Comenius’s and Grotius’s antiwar sentiments were the first developments of the Enlightenment in the sense that they went against tradition and took a humanistic approach to the atrocities in the world. Grotius was perhaps most significant for defining the God-given duties of man and then showing how war infringed upon them, thus “proving” that war is wrong. Comenius, for his part, went so far as to question the idea of nationalism and the obligation one has to give one’s life for one’s country.
Ultimately, from this slew of scientific, cultural, social, and political developments in Europe during the sixteenth and seventeenth centuries emerged three fundamental ideas that encompassed everything the Enlightenment would stand for. First among these was individualism, which emphasized the importance of the individual and his inborn rights. The second, relativism, was the concept that different cultures, beliefs, ideas, and value systems had equal merit. Finally, rationalism was the conviction that with the power of reason, humans could arrive at truth and improve the world.

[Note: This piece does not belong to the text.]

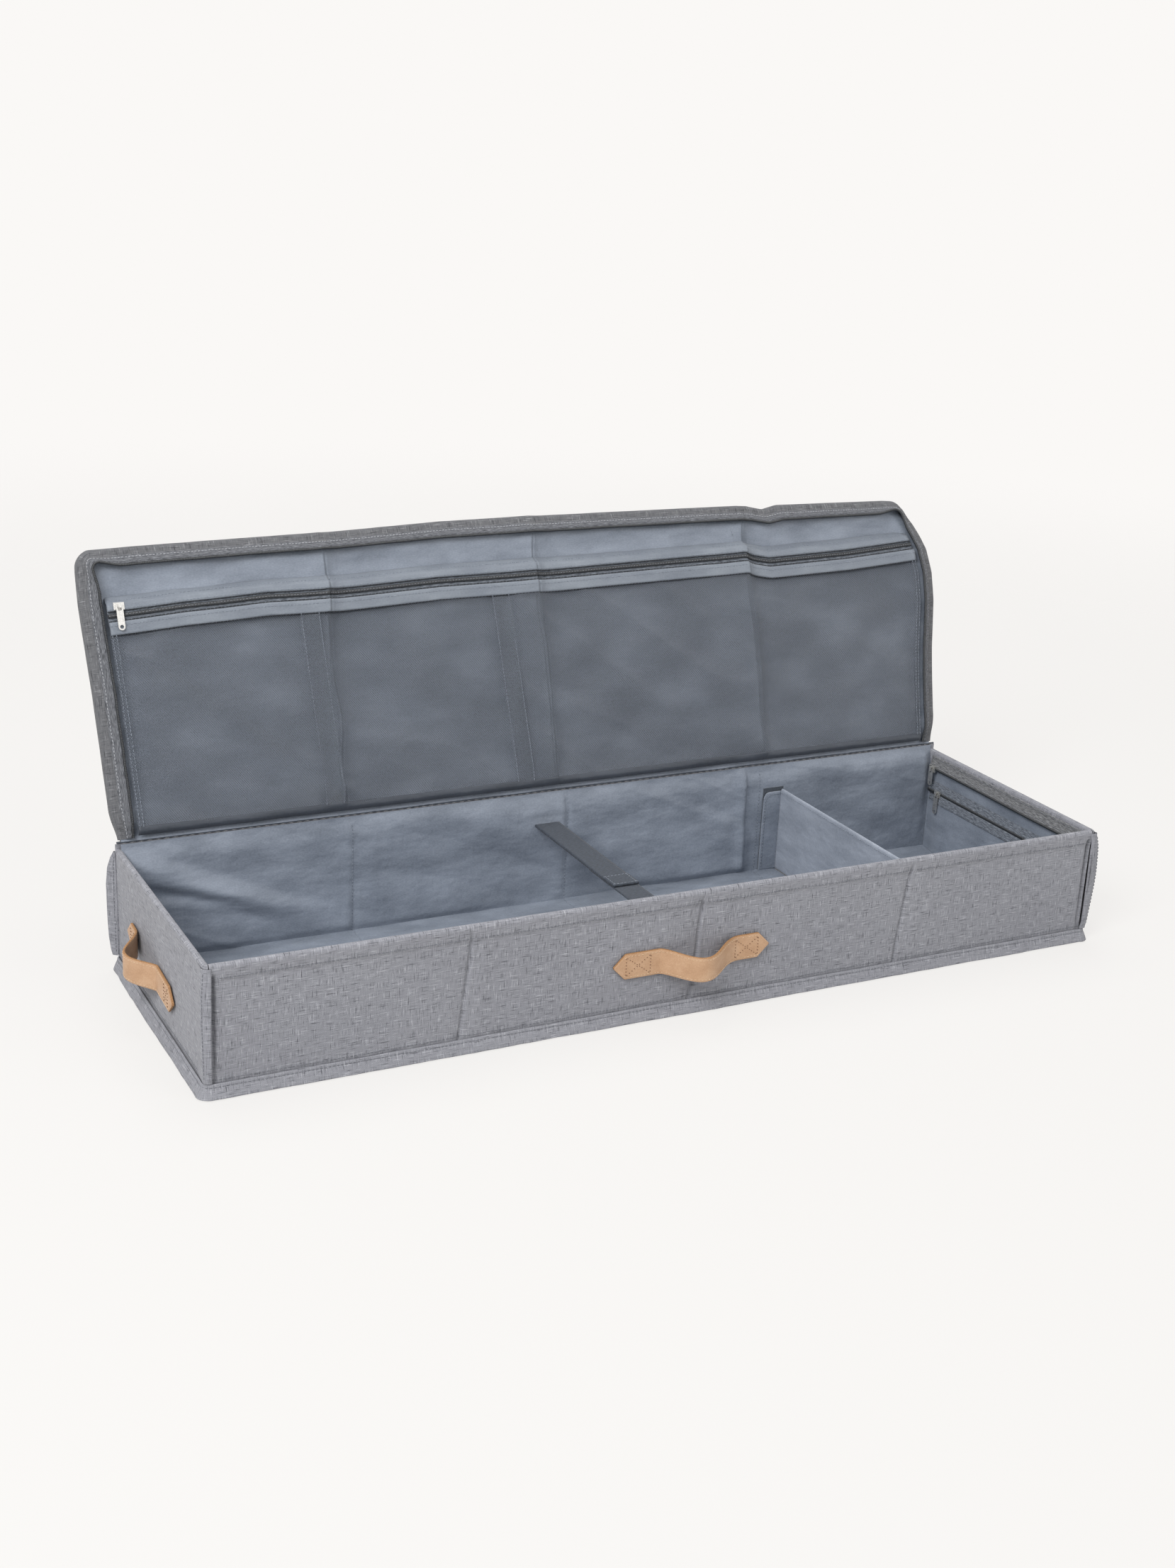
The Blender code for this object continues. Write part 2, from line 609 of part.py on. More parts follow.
def make_strap():
    """Two webbing halves sewn to the long walls; the rear half fastens on top of the front half."""
    root = HALF_DEPTH - LINING_FACE - GAP
    x0, x1 = STRAP_X - STRAP_WIDTH / 2, STRAP_X + STRAP_WIDTH / 2
    below = -GAP / 2 - STRAP_THICK
    along_x("strap_rear", strap_profile(root, STRAP_REAR_END, GAP / 2, True), x0, x1, "webbing",
            origin=(STRAP_X, root, STRAP_ROOT_Z - below))
    along_x("strap_front", strap_profile(-root, STRAP_FRONT_END, below, False), x0, x1, "webbing",
            origin=(STRAP_X, -root, STRAP_ROOT_Z + below))


def pocket_path(off, half, z):
    """Plan of the pocket's front: close to the wall at both ends and standing off between them."""
    wall_x = HALF_LENGTH - LINING_FACE
    near = GAP + LINING / 2
    ends = [(-half, near), (-half + POCKET_RAMP, off), (half - POCKET_RAMP, off), (half, near)]
    return [Vector((wall_x - out, y, z)) for y, out in ends]


def make_end_pocket():
    """Cloth pocket with its own zip on the right end wall, standing a little open."""
    foot = FLOOR_TOP + GAP
    middle = POCKET_OFF + LINING / 2
    tape_foot = POCKET_TOP + GAP
    for name, low, high, thickness, look in (
            ("end_pocket_panel", foot, POCKET_TOP, LINING, "lining"),
            ("end_pocket_lower_tape", tape_foot, tape_foot + POCKET_TAPE_WIDTH, TAPE, "tape")):
        path = pocket_path(middle, POCKET_HALF, (low + high) / 2)
        bm = bmesh.new()
        loft(bm, ribbon_rings(path, [(high - low) / 2] * len(path), thickness, AXIS_Z))
        add_object(name, mesh_from_bmesh(name, bm), look)
    wall_x = HALF_LENGTH - LINING_FACE
    upper_foot = POCKET_COIL_Z + COIL_RADIUS + GAP
    upper_top = upper_foot + POCKET_UPPER_TAPE
    coil_x = wall_x - POCKET_COIL_OFF
    section = [(wall_x - GAP, upper_top), (wall_x - GAP - TAPE, upper_top),
               (coil_x - TAPE / 2, upper_foot), (coil_x + TAPE / 2, upper_foot)]
    along_y("end_pocket_upper_tape", section, -POCKET_HALF, POCKET_HALF, "tape")
    coil = [(wall_x - inset, z) for inset, z in coil_profile(POCKET_COIL_OFF, POCKET_COIL_Z)]
    along_y("end_pocket_coil", coil, -POCKET_HALF, POCKET_HALF, "coil")
    slider_y = POCKET_HALF - POCKET_SLIDER_FROM_END
    frame = axes_frame(Vector((coil_x, slider_y, POCKET_COIL_Z)), -AXIS_Y, AXIS_Z)
    make_slider("end_pocket_slider", frame, POCKET_PULL_LENGTH)


def rounded_front(x0, x1, v0, v1, radius):
    """Outline (x, v) of a panel with two round outer corners."""
    right = arc(x1 - radius, v1 - radius, radius, 0, math.pi / 2, CORNER_STEPS)
    left = arc(x0 + radius, v1 - radius, radius, math.pi / 2, math.pi, CORNER_STEPS)
    return [(x0, v0), (x1, v0)] + right + left


def lid_plate(name, outline, low, high, look, parent):
    """Flat lid layer between two heights n, from its (x, v) outline."""
    mesh = outline_mesh(name, [outline], high - low)
    mesh.transform(Matrix.Translation((0, 0, (low + high) / 2)))
    return add_object(name, mesh, look, None, parent)


def make_lid_panel(lid):
    half = HALF_LENGTH
    inner = half - FABRIC
    corner = LID_CORNER - FABRIC
    reach = LID_REACH - FABRIC
    seam_edge = HINGE_BEAD_RADIUS + GAP
    cover = rounded_front(-half, half, LID_EDGE_V, LID_REACH, LID_CORNER)
    lid_plate("lid_cover", cover, LID_COVER_AT, LID_COVER_AT + FABRIC, "cloth", lid)
    board = lid_plate("lid_board", rounded_front(-inner, inner, LID_EDGE_V, reach, corner), LID_BOARD_AT,
                      LID_BOARD_AT + BOARD, "board", lid)
    score(board, inner, (LID_EDGE_V - OVERRUN, LID_BOARD_AT + SCORE_WEB),
          (reach + OVERRUN, LID_BOARD_AT + BOARD + OVERRUN))
    lining = rounded_front(-inner, inner, seam_edge, reach, corner)
    lid_plate("lid_lining", lining, LID_LINING_AT, 0, "lining", lid)
    bm = bmesh.new()
    turn = Matrix.Rotation(math.pi / 2, 4, "Y")
    bmesh.ops.create_cone(bm, cap_ends=True, segments=COIL_SIDES, radius1=HINGE_BEAD_RADIUS,
                          radius2=HINGE_BEAD_RADIUS, depth=2 * inner, matrix=turn)
    add_object("lid_hinge_seam", mesh_from_bmesh("lid_hinge_seam", bm), "cloth", None, lid)


def border_profile():
    """Border cloth in section as (inset, n): around the panel's edge, then sloping inwards."""
    out = -(GAP + FABRIC)
    edge_in = BORDER_TURN + BORDER_WIDTH
    edge_n = BORDER_TURN + BORDER_RISE
    outer = [(out, LID_COVER_AT), (out, 0), (out + BORDER_TURN_IN, BORDER_TURN + FABRIC),
             (edge_in, edge_n + FABRIC)]
    inner = [(edge_in, edge_n), (BORDER_TURN_IN, BORDER_TURN), (-GAP, 0), (-GAP, LID_COVER_AT)]
    return outer + inner


def border_ring(profile, half, v, sign):
    return [Vector((sign * (half - inset), v, n)) for inset, n in profile]


def make_lid_border(lid):
    """Border strips on the lid's three free sides; the front one takes both round corners."""
    profile = border_profile()
    inner_start = LID_REACH - LID_CORNER
    bm = bmesh.new()
    paths = [u_path(HALF_LENGTH, LID_REACH, inner_start, LID_CORNER, inset) for inset, _ in profile]
    rings = [[Vector((path[station][0], path[station][1], n)) for path, (_, n) in zip(paths, profile)]
             for station in range(1, len(paths[0]) - 1)]
    loft(bm, rings)
    add_object("lid_border_front", mesh_from_bmesh("lid_border_front", bm), "cloth", None, lid)
    for side, sign in (("left", -1), ("right", 1)):
        bm = bmesh.new()
        loft(bm, [border_ring(profile, HALF_LENGTH, v, sign) for v in (BORDER_START_V, inner_start - GAP)])
        name = "lid_border_" + side
        add_object(name, mesh_from_bmesh(name, bm), "cloth", None, lid)


def make_lid_zip(lid):
    """Tape and coil on the free edge of the lid's border."""
    at_in = BORDER_TURN + BORDER_WIDTH + GAP
    at_n = BORDER_TURN + BORDER_RISE + GAP
    end_in = at_in + LID_TAPE_WIDTH
    end_n = at_n + LID_TAPE_RISE
    tape = [(at_in, at_n), (at_in, at_n + TAPE), (end_in, end_n + TAPE), (end_in, end_n)]
    u_sweep("lid_zip_tape", tape, HALF_LENGTH, LID_REACH, BORDER_START_V, LID_CORNER, 1, "tape", lid)
    coil = coil_profile(end_in + GAP + COIL_RADIUS, end_n + TAPE / 2)
    u_sweep("lid_zip_coil", coil, HALF_LENGTH, LID_REACH, BORDER_START_V, LID_CORNER, 1, "coil", lid)


def seam_comb():
    """Outline (x, v) of the sewn seams under the mesh: the foot seam and four uprights."""
    foot_low = MESH_FOOT_V - MESH_FOOT / 2
    foot_high = MESH_FOOT_V + MESH_FOOT / 2
    points = [(-MESH_HALF, foot_low), (MESH_HALF, foot_low)]
    centres = (MESH_HALF - MESH_SEAM / 2, MESH_SEAM_MIDDLE_X, MESH_SEAM_LEFT_X, -MESH_HALF + MESH_SEAM / 2)
    for x in centres:
        right, left = x + MESH_SEAM / 2, x - MESH_SEAM / 2
        if right < MESH_HALF - GAP:
            points.append((right, foot_high))
        points += [(right, MESH_TOP_V), (left, MESH_TOP_V)]
        if left > -MESH_HALF + GAP:
            points.append((left, foot_high))
    return points


def make_mesh_pocket(lid):
    """Mesh front on sewn seams, with a zip, a binding strip and a hem along its upper edge."""
    low, high = MESH_OFF, MESH_OFF + MESH
    mesh_foot = MESH_FOOT_V - MESH_FOOT / 2
    slab("lid_mesh", (-MESH_HALF, mesh_foot, low), (MESH_HALF, MESH_TOP_V, high), "mesh", lid)
    lid_plate("lid_mesh_seams", seam_comb(), GAP, low - GAP, "mesh", lid)
    coil_v = MESH_TOP_V + LID_POCKET_COIL_RISE
    coil_n = high + GAP + COIL_RADIUS
    tape_top = coil_v + LID_POCKET_TAPE_WIDTH
    slab("lid_pocket_tape", (-MESH_HALF, MESH_TOP_V + GAP, low), (MESH_HALF, tape_top, high), "tape", lid)
    coil = [(coil_v - height, coil_n + inset) for inset, height in coil_profile(0, 0)]
    along_x("lid_pocket_coil", coil, -MESH_HALF, MESH_HALF, "coil", lid)
    binding_foot = MESH_TOP_V - BINDING_LAP
    slab("lid_pocket_binding", (-MESH_HALF, binding_foot, high + GAP),
         (MESH_HALF, binding_foot + BINDING_WIDTH, high + GAP + LINING), "lining", lid)
    hem_top = tape_top + GAP + LID_POCKET_HEM_DROP_V
    hem = [(tape_top + GAP, low), (tape_top + GAP, high), (hem_top, GAP + LINING), (hem_top, GAP)]
    along_x("lid_pocket_hem", hem, -MESH_HALF, MESH_HALF, "lining", lid)
    slider_x = -MESH_HALF + LID_POCKET_SLIDER_INSET + SLIDER_LENGTH / 2
    frame = axes_frame(Vector((slider_x, coil_v, coil_n)), AXIS_X, AXIS_Y)
    make_slider("lid_pocket_slider", frame, POCKET_PULL_LENGTH, lid)


clear_scene()
PARTS = new_collection("gift_wrap_organizer")
CUTTERS = new_collection("cutters")
SURFACES = {
    "cloth": surface("melange_cloth", "#8c8d93", 0.9),
    "lining": surface("lining_cloth", "#7f8794", 0.7),
    "board": surface("grey_board", "#8a8378", 0.9),
    "mesh": surface("pocket_mesh", "#59606b", 0.8),
    "tape": surface("zip_tape", "#6b6e6b", 0.85),
    "coil": surface("zip_coil", "#3c4040", 0.5),
    "nickel": surface("nickel_plate", "#cfcabc", 0.3, 1.0),
    "leather": surface("tan_leather", "#cda680", 0.6),
    "webbing": surface("strap_webbing", "#4f5862", 0.8),
    "loop": surface("loop_strip", "#454b54", 0.95),
}

make_floor()
make_long_wall("front", -1)
make_long_wall("rear", 1, FLAP_TOP)
make_end_wall("left", -1)
make_end_wall("right", 1)
make_corners()
make_skirt()
make_base_zip()
make_main_sliders()
make_handles()
make_divider()
make_strap()
make_end_pocket()

lid_frame = add_frame("lid_frame", (0, HINGE_Y, HINGE_Z), math.pi / 2 - LID_LEAN)
make_lid_panel(lid_frame)
make_lid_border(lid_frame)
make_lid_zip(lid_frame)
make_mesh_pocket(lid_frame)
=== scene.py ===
"""Gift wrap organizer: cloth, zips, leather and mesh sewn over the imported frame. Metres, +Z up."""
import math

import bpy
import numpy as np
from mathutils import Matrix, Vector


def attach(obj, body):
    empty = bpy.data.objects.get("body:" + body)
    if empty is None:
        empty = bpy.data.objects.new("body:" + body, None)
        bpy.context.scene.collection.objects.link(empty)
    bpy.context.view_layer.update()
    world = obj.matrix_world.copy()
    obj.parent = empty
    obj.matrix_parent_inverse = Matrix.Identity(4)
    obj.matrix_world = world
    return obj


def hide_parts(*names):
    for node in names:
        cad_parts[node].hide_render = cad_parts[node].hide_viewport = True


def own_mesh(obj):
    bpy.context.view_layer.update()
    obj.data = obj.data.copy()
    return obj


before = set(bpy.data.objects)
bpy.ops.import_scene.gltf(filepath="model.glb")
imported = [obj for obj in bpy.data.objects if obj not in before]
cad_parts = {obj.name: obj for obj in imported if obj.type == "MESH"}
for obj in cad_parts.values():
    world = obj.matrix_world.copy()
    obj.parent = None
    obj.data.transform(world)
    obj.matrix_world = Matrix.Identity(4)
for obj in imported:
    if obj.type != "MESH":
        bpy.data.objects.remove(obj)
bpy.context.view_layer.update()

MM = 0.001
HALF_LENGTH = 500 * MM
HALF_DEPTH = 150 * MM
HEIGHT = 130 * MM
QUARTERS = (-0.25, 0.0, 0.25)
LEAN = math.radians(24.5)
HINGE_Y = 149.4 * MM
HINGE_Z = 136.5 * MM
LID_REACH = 300 * MM


# Shaping tools


def tidy_step(t):
    """Smooth step from 0 to 1."""
    t = np.clip(t, 0.0, 1.0)
    return t * t * (3.0 - 2.0 * t)


def hills(across, along, seed):
    """Soft hills and hollows between -1 and 1, about one for each unit across and along."""
    table = np.random.default_rng(seed).uniform(-1.0, 1.0, (64, 64))
    across, along = np.broadcast_arrays(np.asarray(across, float), np.asarray(along, float))
    i, j = np.floor(across).astype(int), np.floor(along).astype(int)
    s, t = tidy_step(across - i), tidy_step(along - j)
    low = table[i % 64, j % 64] * (1 - s) + table[(i + 1) % 64, j % 64] * s
    high = table[i % 64, (j + 1) % 64] * (1 - s) + table[(i + 1) % 64, (j + 1) % 64] * s
    return low * (1 - t) + high * t


def near(value, centre, reach):
    """1 at centre, falling softly to 0 at reach either side."""
    return tidy_step(1.0 - np.abs(value - centre) / reach)


def facing(points):
    """Unit normals of a grid of points."""
    down = np.gradient(points, axis=0)
    over = np.gradient(points, axis=1)
    normal = np.cross(down, over)
    return normal / np.maximum(np.linalg.norm(normal, axis=2, keepdims=True), 1e-12)


def spaced_along(points):
    """Distance run along each column of a grid, from its first row."""
    steps = np.linalg.norm(np.diff(points, axis=0), axis=2).mean(axis=1)
    return np.concatenate([[0.0], np.cumsum(steps)])


def run_of(line):
    """Running length at each point of a line."""
    return np.concatenate([[0.0], np.cumsum(np.linalg.norm(np.diff(line, axis=0), axis=1))])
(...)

These three ideas reveal the fundamental concepts that would pervade the Enlightenment—man’s ability to reason, to look past the traditions and conventions that had dominated Europe in the past, and to make decisions for himself. Moreover, these ideas represented the separation and autonomy of man’s intellect from God—a development that opened the door to new discoveries and ideas and threatened the most powerful of Europe’s long-standing institutions.